Building 6001 is named for Col. Charles S. Wallace, who signed the contract with the Wright Brothers for the first military airplane in 1908, and it appears that he was on the board of officers who observed the flight trials at Fort Myer. This was a fitting memorialization decision as the building houses contracting personnel.

Armstrong Hall

Building 6002 is named for FM radio pioneer Maj. Edwin Howard Armstrong. Armstrong invented three of the electronic circuits fundamental to modern radio, television and radar. Most notably, he designed an entirely new system--wide-band FM--that offered the highest-fidelity sound heard in radio at that time.

McAfee Hall

Building 6003 is named for Dr. Walter McAfee, the renowned physicist who helped put man's imprint on the moon for the first time with radar during Project Diana. McAfee's theoretical calculations determined the feasibility of the original radar "moon bounce." It was only a baby step when viewed from the perspective of the giant strides that have followed, but it made big news at the time. Many still regard it as the beginning of the Space Age.

In 1956, President Dwight D. Eisenhower presented McAfee with one of the first Secretary of the Army Research and Study Fellowships. McAfee was the first African-American in the Army to achieve the civil service super grade rank.

Buser Hall

Building 6006 is named for night vision pioneer Dr. Rudolf Buser. Buser, a German native, began his civil service career in 1958 as the team leader and technical area chief at Fort Monmouth's Institute for Exploratory Research.

Buser was able to transform what was then considered an esoteric technology, or night vision technology, and develop and publicize it in a way that it could be understood and valued, according to Dr. Arthur Ballato, CERDEC's former chief scientist.

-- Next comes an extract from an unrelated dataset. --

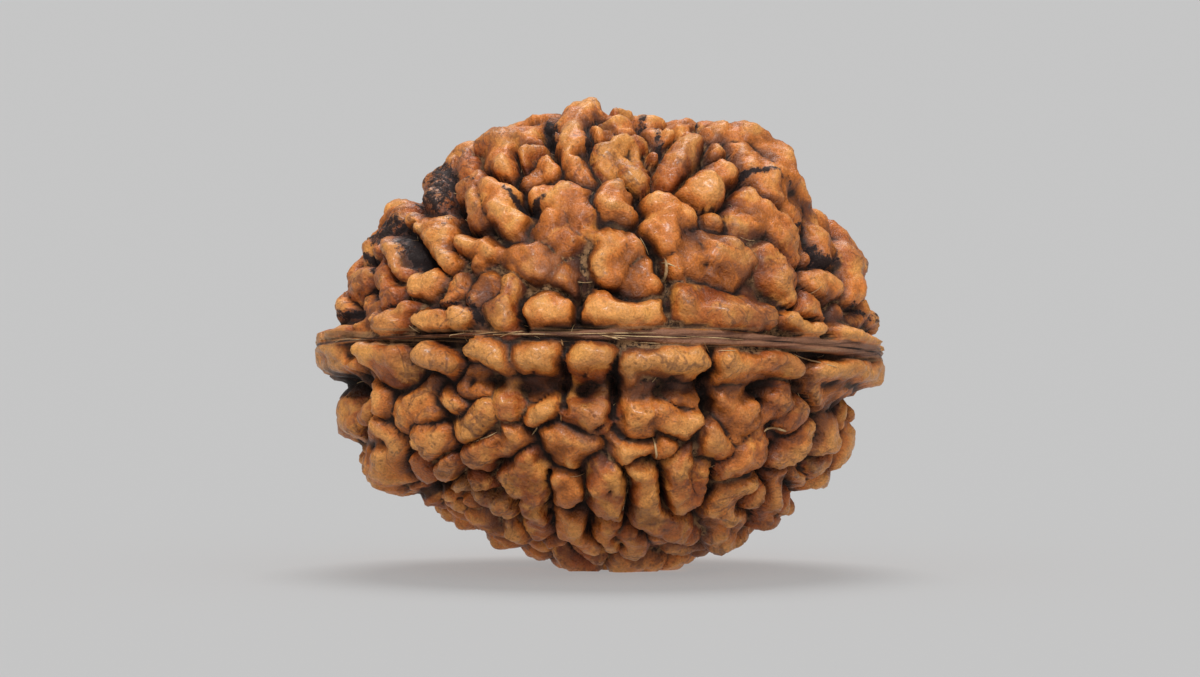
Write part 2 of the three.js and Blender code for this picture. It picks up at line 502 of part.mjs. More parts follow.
// How high the knobs near a place stand, and how far it is from the nearest ones
function knobsNear(bent, knobs) {
  const found = { nearest: Infinity, radius: tiny, mate: Infinity, neighbour: Infinity };
  let weights = tiny;
  let heights = 0;
  for (const { chains, middle, extent } of knobs) {
    if (bent.distanceTo(middle) > extent) continue;
    const reached = chains.map((chain) => chainNear(bent, chain));
    for (const { outside, radius, lift } of reached) {
      const fromMiddle = Math.max(outside + radius, 0) / (knob.spread * radius);
      const weight = Math.exp(-outside / knob.blend);
      const rise = knob.rise * radius ** knob.power + lift;
      weights += weight;
      heights += weight * rise * Math.sqrt(Math.max(0, 1 - fromMiddle ** 2));
    }
    const [best, other] = reached.sort((a, b) => a.outside - b.outside);
    if (best.outside < found.nearest) {
      found.neighbour = found.nearest;
      found.nearest = best.outside;
      found.radius = best.radius;
      found.mate = other ? other.outside : Infinity;
    } else {
      found.neighbour = Math.min(found.neighbour, best.outside);
    }
  }
  return { ...found, height: heights / weights };
}

// Distance from the centre to the finished surface, in a direction
function surfaceRadius(direction, { knobs, dips, slots }) {
  const floor = floorRadius(direction);
  const point = direction.clone().multiplyScalar(floor);
  const bent = wander(point);
  const { nearest, radius, mate, neighbour, height: full } = knobsNear(bent, knobs);

  const fromSeam = seamDistance(point);
  const widening = point.y < 0 ? seam.wider * smooth(seam.widerFrom, seam.widerTo, point.x) : 0;
  const pastRidge = Math.abs(fromSeam) - seam.halfWidth - widening;
  const shoulder = knob.shoulder * radius;
  const edge = Math.max((Math.min(neighbour, pastRidge) - nearest) / 2 - knob.gap, 0);
  const joint = parting(point);
  const side = 1 - joint * (1 - dome(edge / shoulder));
  const crease = 1 - knob.crease * (1 - dome((mate - nearest) / 2 / shoulder));
  const crack = knob.crack * joint ** 2 * Math.exp(-((edge / knob.crackWidth) ** 2));
  let height = full * side * crease - crack;

  const onRidge = 1 - smooth(-seam.rim, 0, pastRidge);
  const ridge = seam.ridge - seam.crack * Math.exp(-((fromSeam / seam.crackWidth) ** 2));
  height += (ridge - height) * onRidge;
  let reach = floor + height * (1 + swell * waves(bent, swellWaves)) + shelfHeight(direction, fromSeam);
  for (const { at, size, depth } of dips) reach -= depth * Math.exp(-bent.distanceToSquared(at) / size ** 2);
  for (const { path, width, depth } of slots) {
    const away = chainNear(bent, path).outside;
    reach -= depth * Math.exp(-((away / width) ** 2)) * (1 - onRidge);
  }
  return direction.z < 0 ? Math.min(reach, restHeight / -direction.z) : reach;
}

// The same, evened out over the small square of surface that one point stands for
function softRadius(direction, size, form) {
  const middle = surfaceRadius(direction, form);
  if (Math.abs(seamDistance(direction)) < size) return middle;
  const [east, north] = crossways(direction);
  const around = [[1, 0], [-1, 0], [0, 1], [0, -1]].map(([u, v]) => {
    const near = direction.clone().addScaledVector(east, u * size).addScaledVector(north, v * size);
    return surfaceRadius(near.normalize(), form);
  });
  const mean = around.reduce((sum, radius) => sum + radius, middle) / (around.length + 1);
  const soft = Math.max(mean, middle);
  return direction.z < 0 ? Math.min(soft, restHeight / -direction.z) : soft;
}

// Everything that stands on the floor or is cut into it
function seedForm() {
  drawState = hidden.seed;
  const knobs = growHidden(seenKnobs()).map((chains) => {
    const balls = chains.flat();
    const middle = new THREE.Vector3();
    balls.forEach((ball) => middle.addScaledVector(ball.at, 1 / balls.length));
    const reaches = balls.map((ball) => ball.at.distanceTo(middle) + ball.radius);
    return { chains, middle, extent: Math.max(...reaches) + knob.farthest };
  });
  const dips = hollows.map(([x, z, size, depth]) => ({ at: placeSeen(x, z), size, depth }));
  const slots = clefts.map(([width, depth, ...path]) => {
    const balls = path.map(([x, z]) => ({ at: placeSeen(x, z), radius: 0, lift: 0 }));
    return { width, depth, path: balls };
  });
  notches.forEach(([x, z, width, depth]) => {
    const reach = Math.hypot(x, z);
    const path = notchTurns.map((turn) => {
      const point = new THREE.Vector3(x * Math.cos(turn), reach * Math.sin(turn), z * Math.cos(turn));
      return { at: onFloor(point), radius: 0, lift: 0 };
    });
    slots.push({ width, depth, path });
  });
  return { knobs, dips, slots };
}

// The whole stone, as a ball whose every point is moved out to the surface
function seedGeometry() {
  const form = seedForm();
  const box = new THREE.BoxGeometry(2, 2, 2, squaresPerSide, squaresPerSide, squaresPerSide);
  box.deleteAttribute("normal");
  box.deleteAttribute("uv");
  const ball = mergeVertices(box);
  const points = ball.attributes.position;
  const even = (v) => Math.tan((v * Math.PI) / 4); // spaces the squares evenly over the ball
  const seamUp = new THREE.Vector3(seam.slopeRight, seam.slopeBack, 1).normalize();
  const toSeam = new THREE.Quaternion().setFromUnitVectors(new THREE.Vector3(0, 0, 1), seamUp);
  const size = (softening * Math.PI) / 2 / squaresPerSide;
  const point = new THREE.Vector3();
  for (let i = 0; i < points.count; i++) {
    point.fromBufferAttribute(points, i);
    point.set(even(point.x), even(point.y), even(point.z)).normalize().applyQuaternion(toSeam);
    point.multiplyScalar(softRadius(point, size, form));
    points.setXYZ(i, point.x, point.y, point.z);
  }
  ball.clearGroups();
  ball.computeBoundingBox();
  const { min, max } = ball.boundingBox;
  ball.translate(-(min.x + max.x) / 2, -(min.y + max.y) / 2, restHeight);
  ball.computeVertexNormals();
  return ball;
}

const seedSkin = new THREE.MeshStandardMaterial({ color: 0x9c6238, roughness: 0.55, metalness: 0 });
const seed = new THREE.Mesh(seedGeometry(), seedSkin);
seed.name = "seed";

const rudraksha = new THREE.Group();
rudraksha.name = "rudraksha";
rudraksha.add(seed);
export default rudraksha;
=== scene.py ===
import math
import bpy
import numpy as np
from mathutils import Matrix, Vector


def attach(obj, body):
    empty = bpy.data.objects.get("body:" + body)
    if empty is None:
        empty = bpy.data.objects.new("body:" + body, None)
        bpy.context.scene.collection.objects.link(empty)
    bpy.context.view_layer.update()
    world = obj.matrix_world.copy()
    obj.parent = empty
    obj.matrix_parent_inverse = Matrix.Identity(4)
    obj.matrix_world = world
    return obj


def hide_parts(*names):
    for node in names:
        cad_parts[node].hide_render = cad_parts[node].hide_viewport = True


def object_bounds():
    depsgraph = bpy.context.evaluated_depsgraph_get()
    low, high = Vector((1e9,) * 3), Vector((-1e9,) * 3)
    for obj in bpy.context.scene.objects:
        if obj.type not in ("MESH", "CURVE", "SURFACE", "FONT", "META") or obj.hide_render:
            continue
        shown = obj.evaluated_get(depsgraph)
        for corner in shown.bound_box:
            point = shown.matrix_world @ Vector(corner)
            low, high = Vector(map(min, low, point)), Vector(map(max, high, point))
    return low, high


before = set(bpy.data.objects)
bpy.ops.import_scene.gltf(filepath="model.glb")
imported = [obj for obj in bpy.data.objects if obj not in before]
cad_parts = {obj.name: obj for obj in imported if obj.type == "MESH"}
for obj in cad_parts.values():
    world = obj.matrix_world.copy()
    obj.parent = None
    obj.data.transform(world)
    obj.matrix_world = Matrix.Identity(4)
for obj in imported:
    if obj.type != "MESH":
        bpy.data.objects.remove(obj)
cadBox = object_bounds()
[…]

"Dr. Buser did such an all-around, complete job of 'selling' it to those prospective Army program 'funders,' and of publicizing the triumphs of such technologies, that even the most lay person could understand and appreciate NVESD's technologies," said Ballato.

Hopper Hall

Building 6007 is named for U. S . Na v y Rear Adm. Grace Hopper, a pioneer computer programmer and co-inventor of Common Business Oriented Language. Hopper received a Ph.D. in mathematics from Yale University in 1934. She was a member of the Vassar faculty from 1931 to 1943, when she joined the Naval Reserve. Commissioned a Navy lieutenant junior grade in 1944, she was assigned to the Bureau of Ordnance and immediately became involved in the development of the then-embryonic electronic computer. Over more than four decades, she was in the forefront of computer and programming language progress.

The U.S. Navy endorsed this memorialization.

Mallette Hall

Building 6008, the mission training facility, is named for Alfred Mallette, commander of CECOM during the Gulf War. He directed CECOM's Gulf War efforts, and contributed significantly to the conceptualization of Mobile Subscriber Equipment. The Army promoted Mallette to the rank of lieutenant general on July 22, 1992 and assigned him to serve as deputy director general of the NATO Communications and Information Systems Agency.

Blair Hall

Building 6009/10 is named for William Blair, the "father of radar," who outlined a need for radio detection as a means of identifying hostile aircraft in the latter part of the 1920's. A complete workable radar set had been developed at Fort Monmouth and demonstrated for the Secretary of War and Congress by 1937.

Locating and tracking targets by radio echoes is commonly regarded as one of the most important contributing factors to the Allied victory in World War II.